** start of STORED DATA **

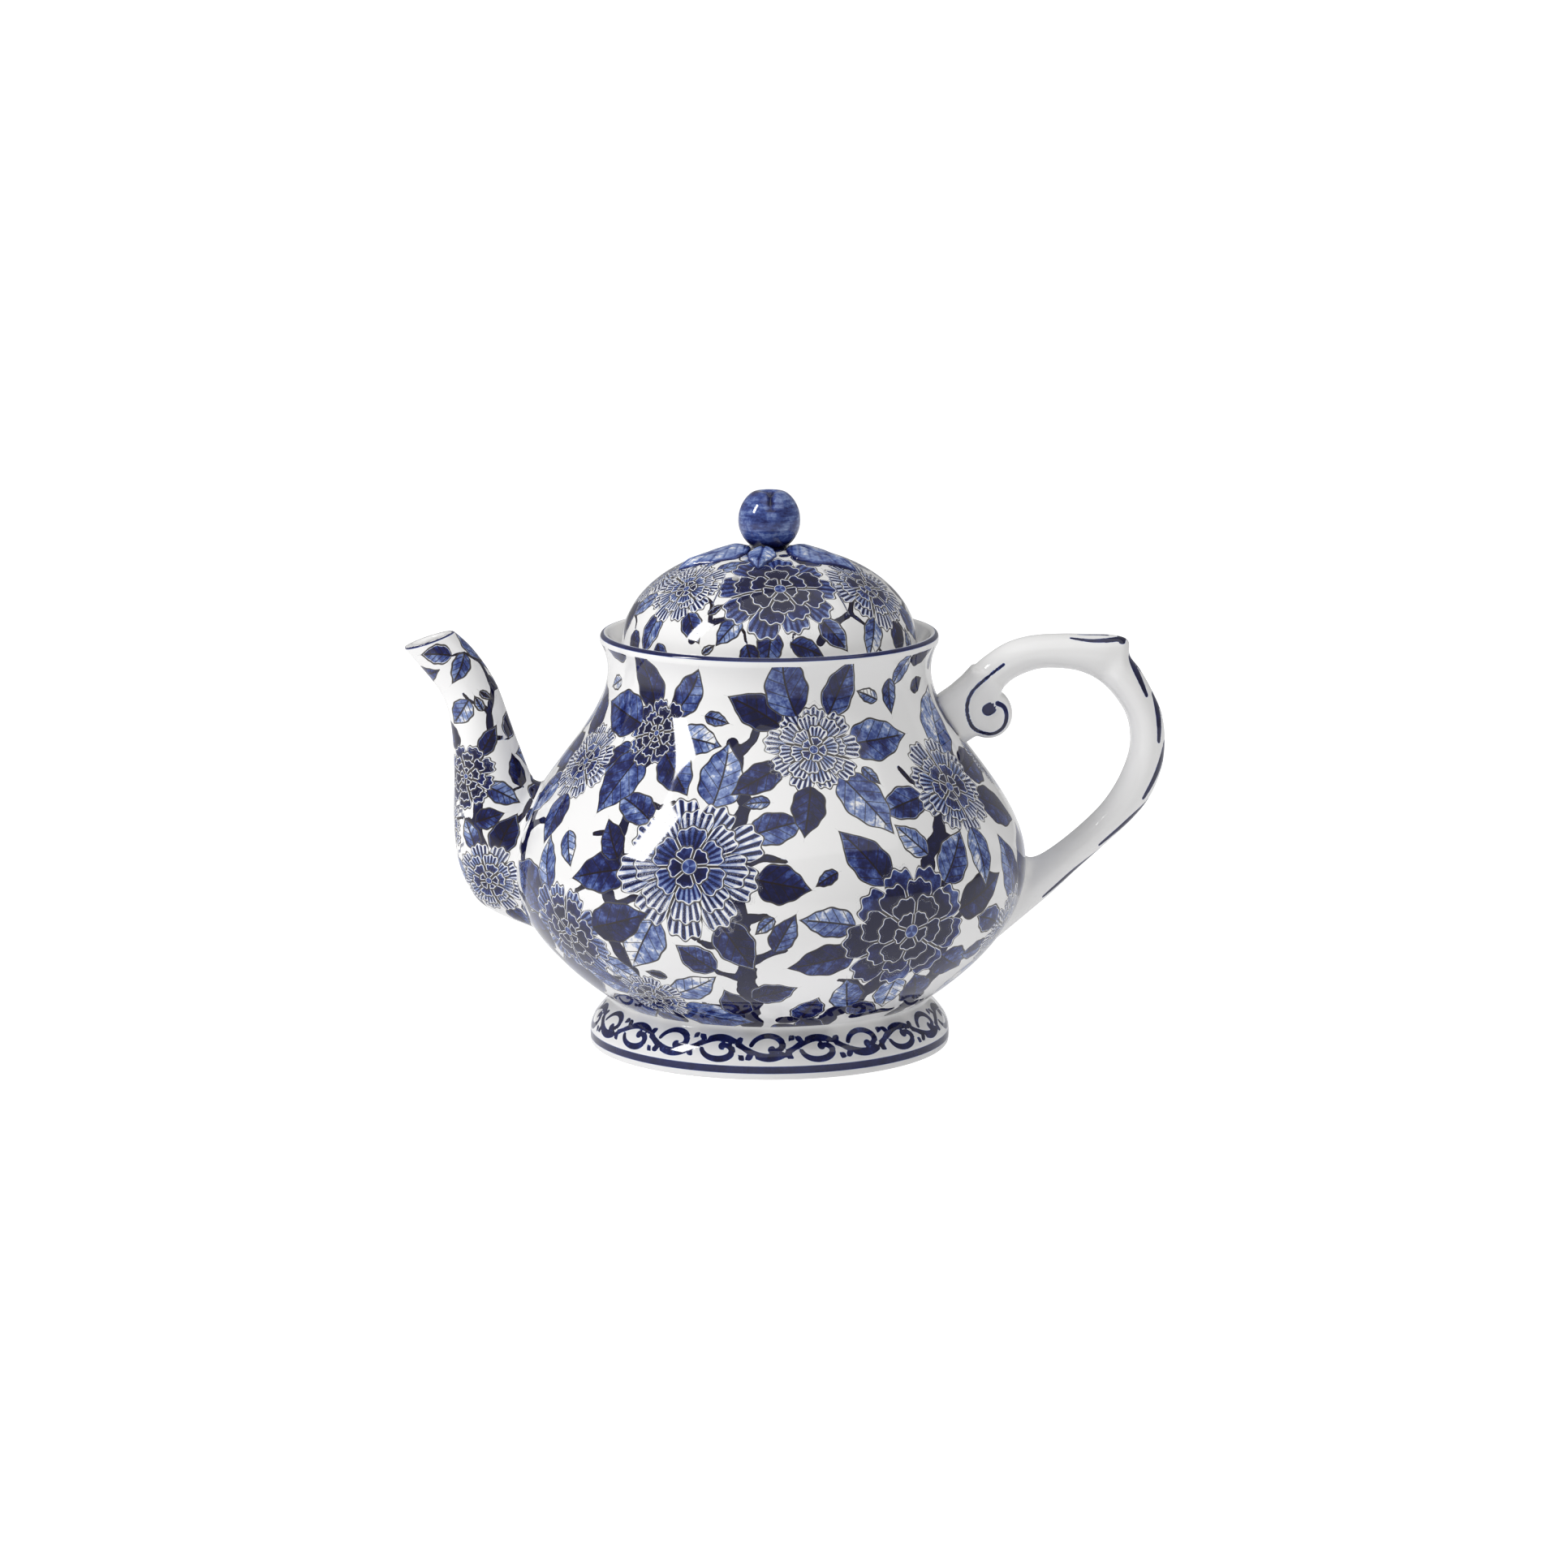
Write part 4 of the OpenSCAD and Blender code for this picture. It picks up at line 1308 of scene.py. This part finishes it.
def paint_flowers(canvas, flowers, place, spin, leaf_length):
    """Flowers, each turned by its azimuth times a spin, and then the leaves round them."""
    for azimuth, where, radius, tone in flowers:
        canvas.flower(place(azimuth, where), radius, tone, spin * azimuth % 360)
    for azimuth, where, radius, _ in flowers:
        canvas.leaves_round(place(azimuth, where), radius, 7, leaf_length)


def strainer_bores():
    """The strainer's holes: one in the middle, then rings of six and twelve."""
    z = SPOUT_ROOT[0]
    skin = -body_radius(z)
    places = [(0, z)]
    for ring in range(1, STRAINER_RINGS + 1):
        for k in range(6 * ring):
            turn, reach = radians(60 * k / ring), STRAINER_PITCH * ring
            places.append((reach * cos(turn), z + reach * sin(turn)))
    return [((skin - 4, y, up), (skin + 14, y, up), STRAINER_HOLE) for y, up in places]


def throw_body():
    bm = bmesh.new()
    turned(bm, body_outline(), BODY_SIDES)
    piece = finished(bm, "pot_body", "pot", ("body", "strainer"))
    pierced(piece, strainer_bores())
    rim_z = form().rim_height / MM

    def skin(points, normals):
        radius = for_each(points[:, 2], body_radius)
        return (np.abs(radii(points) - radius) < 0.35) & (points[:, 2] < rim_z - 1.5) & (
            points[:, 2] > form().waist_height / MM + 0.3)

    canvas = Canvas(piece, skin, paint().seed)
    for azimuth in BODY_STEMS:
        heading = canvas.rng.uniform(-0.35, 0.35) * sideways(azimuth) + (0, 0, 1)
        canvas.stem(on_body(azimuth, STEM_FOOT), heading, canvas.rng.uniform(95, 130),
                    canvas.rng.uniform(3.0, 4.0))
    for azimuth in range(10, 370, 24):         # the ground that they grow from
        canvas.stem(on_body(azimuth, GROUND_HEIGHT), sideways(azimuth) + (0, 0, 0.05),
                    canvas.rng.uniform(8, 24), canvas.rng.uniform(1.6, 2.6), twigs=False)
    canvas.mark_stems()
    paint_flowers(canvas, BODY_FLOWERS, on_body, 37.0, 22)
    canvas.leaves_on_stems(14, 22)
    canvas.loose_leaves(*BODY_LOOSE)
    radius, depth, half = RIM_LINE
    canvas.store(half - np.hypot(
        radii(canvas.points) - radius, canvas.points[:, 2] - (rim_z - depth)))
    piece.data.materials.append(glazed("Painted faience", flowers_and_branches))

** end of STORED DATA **

> **EXERCISE REQUIREMENTS**:
Take the material above and return all of it exactly.

> **REPLY TO THE TASK**:
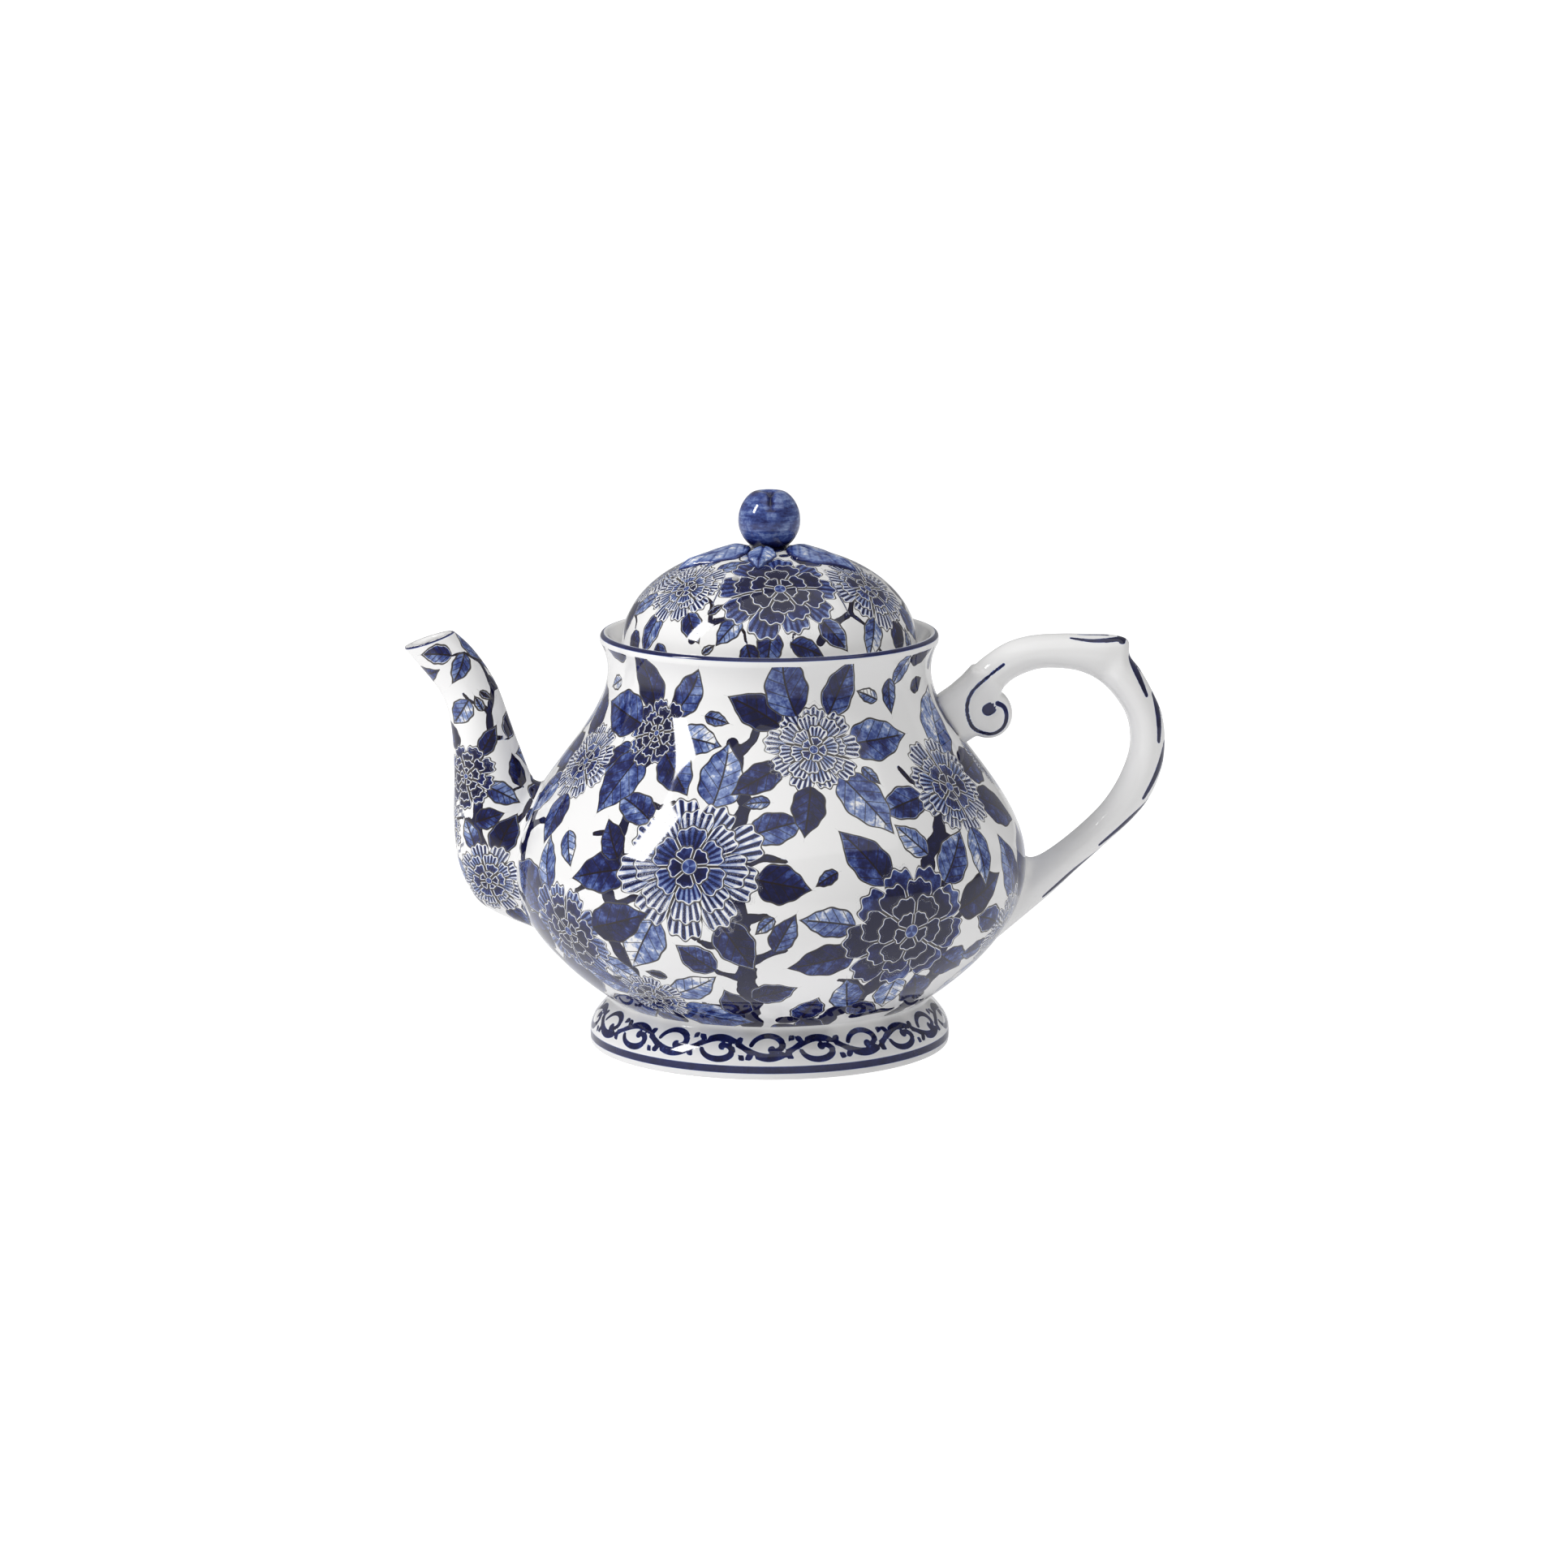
Write part 4 of the OpenSCAD and Blender code for this picture. It picks up at line 1308 of scene.py. This part finishes it.
def paint_flowers(canvas, flowers, place, spin, leaf_length):
    """Flowers, each turned by its azimuth times a spin, and then the leaves round them."""
    for azimuth, where, radius, tone in flowers:
        canvas.flower(place(azimuth, where), radius, tone, spin * azimuth % 360)
    for azimuth, where, radius, _ in flowers:
        canvas.leaves_round(place(azimuth, where), radius, 7, leaf_length)


def strainer_bores():
    """The strainer's holes: one in the middle, then rings of six and twelve."""
    z = SPOUT_ROOT[0]
    skin = -body_radius(z)
    places = [(0, z)]
    for ring in range(1, STRAINER_RINGS + 1):
        for k in range(6 * ring):
            turn, reach = radians(60 * k / ring), STRAINER_PITCH * ring
            places.append((reach * cos(turn), z + reach * sin(turn)))
    return [((skin - 4, y, up), (skin + 14, y, up), STRAINER_HOLE) for y, up in places]


def throw_body():
    bm = bmesh.new()
    turned(bm, body_outline(), BODY_SIDES)
    piece = finished(bm, "pot_body", "pot", ("body", "strainer"))
    pierced(piece, strainer_bores())
    rim_z = form().rim_height / MM

    def skin(points, normals):
        radius = for_each(points[:, 2], body_radius)
        return (np.abs(radii(points) - radius) < 0.35) & (points[:, 2] < rim_z - 1.5) & (
            points[:, 2] > form().waist_height / MM + 0.3)

    canvas = Canvas(piece, skin, paint().seed)
    for azimuth in BODY_STEMS:
        heading = canvas.rng.uniform(-0.35, 0.35) * sideways(azimuth) + (0, 0, 1)
        canvas.stem(on_body(azimuth, STEM_FOOT), heading, canvas.rng.uniform(95, 130),
                    canvas.rng.uniform(3.0, 4.0))
    for azimuth in range(10, 370, 24):         # the ground that they grow from
        canvas.stem(on_body(azimuth, GROUND_HEIGHT), sideways(azimuth) + (0, 0, 0.05),
                    canvas.rng.uniform(8, 24), canvas.rng.uniform(1.6, 2.6), twigs=False)
    canvas.mark_stems()
    paint_flowers(canvas, BODY_FLOWERS, on_body, 37.0, 22)
    canvas.leaves_on_stems(14, 22)
    canvas.loose_leaves(*BODY_LOOSE)
    radius, depth, half = RIM_LINE
    canvas.store(half - np.hypot(
        radii(canvas.points) - radius, canvas.points[:, 2] - (rim_z - depth)))
    piece.data.materials.append(glazed("Painted faience", flowers_and_branches))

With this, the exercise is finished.